On Tue, Jan 27, 2015 at 1:12 PM,  <dpreed@reed.com> wrote:
> Well, we all may want to agree to disagree.  I don't buy the argument that
> hash tables are slow compared to the TCAMs - and even if cache misses
> happened, a hash table is still o(1) - you look at exactly one memory
> address on the average in a hash table - that's the point of it.  The
> constant factor is the speed of memory - not terribly slow by any means.
>
>
>
> To get into this deeper would require actual measurements, of which I am a
> great fan.  But your handwaves are pretty unquantitative, Dave, so at best
> they are similar to mine.  I'm very measurement focused, being part hardware
> architecture guy.

Two of the people doing serious optimization and measurement of linux
network behavior are now cc'd. (tho they might want to read back on
the thread). Jesper, in particular, has been working on speeding up
10GigE in preparation for 100GigE and gave a great preso at lca:

http://lwn.net/Articles/629155/ (see slides, video)

Relative to that was:

http://lwn.net/Articles/629152/

And alexander has been working specifically on dramatically improving
routing cache lookups. He tells me:

"The amount of gain seen will vary based on the routing configuration
of each system.  The biggest gain in all of this is that the
prefix-matching/backtrace portion of the look-up was reduced from
O(N^2) to O(N).  So on my test systems that were configured with
rather large tries I saw a reduction from 380ns to 16ns for performing
a prefix-match/backtrace.  What this means for most end users is that
anything that falls back to the default route on the system should
take significantly less time for look-up in the fib tables.

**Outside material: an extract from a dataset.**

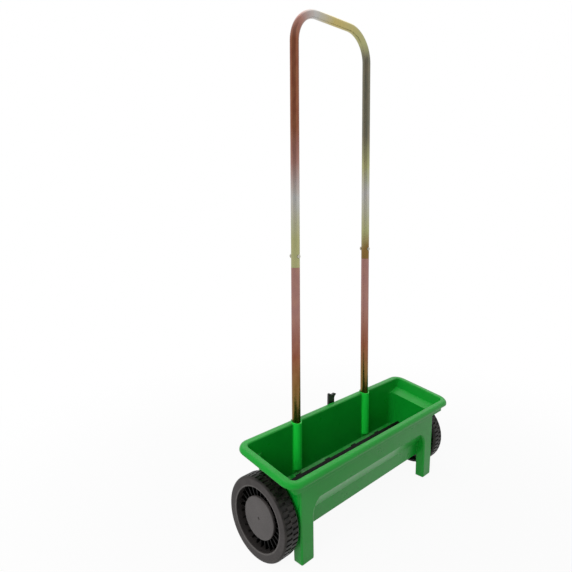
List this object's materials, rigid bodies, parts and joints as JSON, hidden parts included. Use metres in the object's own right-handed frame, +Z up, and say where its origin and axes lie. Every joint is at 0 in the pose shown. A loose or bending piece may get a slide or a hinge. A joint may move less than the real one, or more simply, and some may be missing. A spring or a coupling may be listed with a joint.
{
  "type": "garden drop spreader",
  "caption": "Push-along garden drop spreader: long open hopper on two wheels and two front legs, turning agitator, lever-set shutter and a tall U-shaped tube handle.",
  "frame": {"origin": "on the ground, under the middle of the whole part's bounding box", "axes": "+Z up; +X along the wheel axle, to the right seen from the front; +Y to the rear, towards the person who pushes it"},
  "size_m": [0.573, 0.181, 1.091],
  "materials": {
    "hopper_plastic": "satin",
    "axle_steel": "satin",
    "agitator_plastic": "matte",
    "bush_plastic": "matte",
    "wheel_plastic": "matte",
    "cap_plastic": "satin",
    "screw_steel": "satin",
    "bolt_steel": "satin",
    "shutter_plastic": "satin",
    "rail_plastic": "satin",
    "lever_plastic": "satin",
    "scale_plastic": "matte",
    "tube_left": "satin",
    "tube_right": "satin",
    "tube_upper": "satin",
    "stand_wire": "satin"
  },
  "bodies": {
    "frame": {"hopper": "hopper_plastic", "bush_left": "bush_plastic", "bush_right": "bush_plastic", "shutter_rail_front": "rail_plastic", "shutter_rail_rear_left": "rail_plastic", "shutter_rail_rear_right": "rail_plastic", "rail_screws": "screw_steel", "lever_screw": "screw_steel", "lever_washer": "screw_steel", "scale_plate": "scale_plastic", "scale_screws": "screw_steel", "tube_lower_left": "tube_left", "tube_lower_right": "tube_right", "handle_upper": "tube_upper", "joint_bolts": "bolt_steel", "joint_nuts": "bolt_steel", "socket_screws": "screw_steel"},
    "drive": {"axle": "axle_steel", "agitator_1": "agitator_plastic", "agitator_2": "agitator_plastic", "agitator_3": "agitator_plastic", "agitator_4": "agitator_plastic", "agitator_pins": "axle_steel", "washer_left": "axle_steel", "washers_right": "axle_steel", "wheel_left": "wheel_plastic", "hub_cap_left": "cap_plastic", "drive_pin_left": "axle_steel", "split_pin_right": "axle_steel"},
    "right_wheel": {"wheel_right": "wheel_plastic", "hub_cap_right": "cap_plastic"},
    "lever": {"flow_lever": "lever_plastic"},
    "gate": {"shutter": "shutter_plastic", "shutter_pin": "screw_steel"},
    "stand": {"prop_stand": "stand_wire"}
  },
  "joints": [
    {"name": "axle_spin", "type": "hinge", "parent": "frame", "child": "drive", "pos_m": [0, 0.00954, 0.081], "axis": [1, 0, 0], "continuous": true},
    {"name": "right_wheel_spin", "type": "hinge", "parent": "drive", "child": "right_wheel", "pos_m": [0, 0.00954, 0.081], "axis": [1, 0, 0], "continuous": true},
    {"name": "lever_swing", "type": "hinge", "parent": "frame", "child": "lever", "pos_m": [0.012, 0.07729, 0.1], "axis": [0, -1, 0], "range_deg": [0, 11.85]},
    {"name": "shutter_slide", "type": "slide", "parent": "frame", "child": "gate", "axis": [1, 0, 0], "range_m": [0, 0.012]},
    {"name": "stand_fold", "type": "hinge", "parent": "frame", "child": "stand", "pos_m": [0, 0.05854, 0.026], "axis": [1, 0, 0], "range_deg": [-90, 0]}
  ],
  "couplings": [
    {"joint": "shutter_slide", "follows": "lever_swing", "m_per_rad": 0.058}
  ]
}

A hit at depth 7 in my trie costs about 31ns, though I think that
might be a cache warm hit versus a cache cold look-up.  Though you
have to keep in mind if you are dealing with a routing table that is
the main trie, and not the local trie.  That means to get a "hit" only
any route you are still going to have to have a failed look-up in the
local trie first and the size of that trie depends on the number of
local addresses you have configured on the system.

My second set of patches should cut that by about 25% to 50% since I
am dropping a couple of unnecessary items from the look-up process and
compressing things so that the pointer to the next tnode and the key
info for that tnode should always be in the same cache-line.

the second set of patches [if they work out] that should reduce the
cache utilization by up to half.  Basically it consists of pushing the
key and key information up to the same cache-line that pointer for the
tnode/leaf lives on.  However I have to sort out some RCU ugliness
that adds since I have to RCU protect the key information."

My main complaint about the work so far is that no-one has been
measuring the total system costs (and latency) of the time it takes
from when a packet enters the system to the time it departs. I am
pretty sure that immense call path could be additionally optimized...
(last I recall it transited a minimum of 34 functions)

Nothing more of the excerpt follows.